E, por falar em mulheres com sacolas, você sabia que sua maturidade em andar de ônibus chegara quando começavam suas preocupações com a filosofia do ato: por exemplo, o que é a tarifa? É o direito de usar a condução ou o direito de ocupar um espaço no ônibus? Sim, isso é importante. Há tempos, pegando certa vez no conserto uma tevê Philco Amazonas, voltei com ela de ônibus, sentado e trazendo-a ao meu lado, o que fez uma mulher discutir comigo que eu não podia ocupar dois lugares pagando só uma passagem. Acabei pagando outra passagem também para a televisão, o que a deixou sem argumentos e furiosa, duas coisas que normalmente andam juntas, mas a pergunta me volta à mente sempre que vejo pessoas carregadas de sacolas ou mesmo obesos mórbidos ocupando bancos em ônibus. Estes últimos, apesar de seu imenso volume corporal, têm direito a deixar você espremido na borda do banco ou devem pagar também duplamente? De outra vez, presenciei - juro que é verdade - uma senhora que começou a receber santo no ônibus. Um sujeito meio idoso e implicante falou ao motorista que ela era indispensável e queria que ela fosse expulsa do coletivo. Quanto o motorista retrucou que não havia razão para tanto, ele hesitou um pouco, pensou e mandou essa: "mas o santo não pagou passagem".

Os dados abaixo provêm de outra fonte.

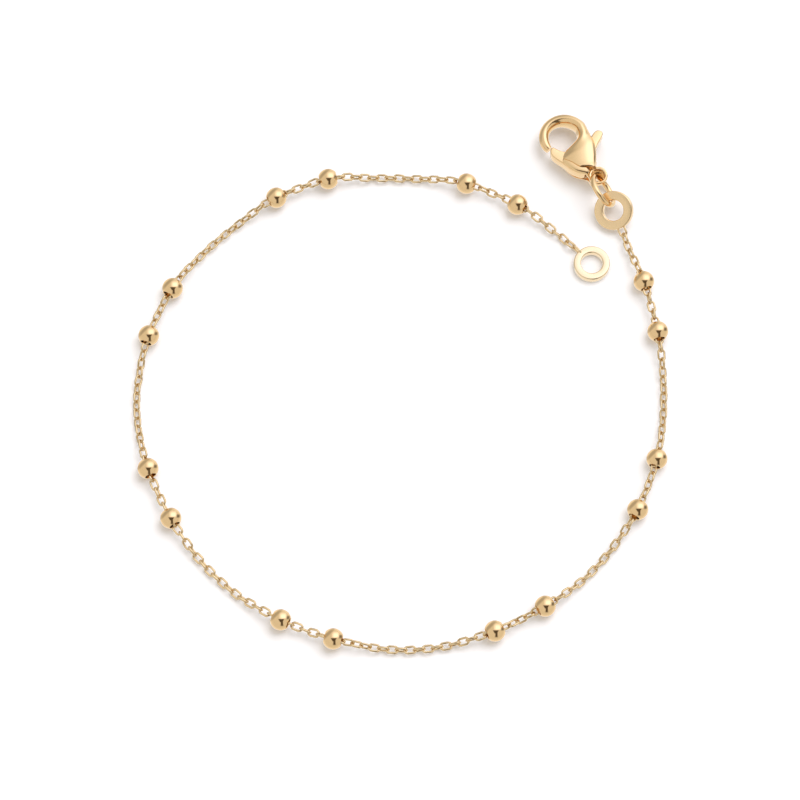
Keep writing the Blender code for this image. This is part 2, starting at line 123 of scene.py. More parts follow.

Eram outros tempos, eram os tempos em que você começava a andar sozinho de ônibus, tinha sua iniciação sexual e começava a fumar. Tinha avisos no ônibus alertando que era proibido fumar, mas até o aviso fumava naquela época. Era como o capô, caput, capeaux. Com a prática, você descobria que, por ser moleque, podia sentar na beirinha dele. Hoje em dia não tem mais nem o capô escrito errado e ninguém fuma em ônibus. Mas os ônibus continuam rodando. Eu também não fumo mais, mas também continuo rodando. Aprendi andando sozinho de ônibus. Sozinho, não. Eu e mais 36 sentados e 44 em pé. E o trocador e o motorista, mas este não era boa companhia. Só sabia conversar sobre o indispensável.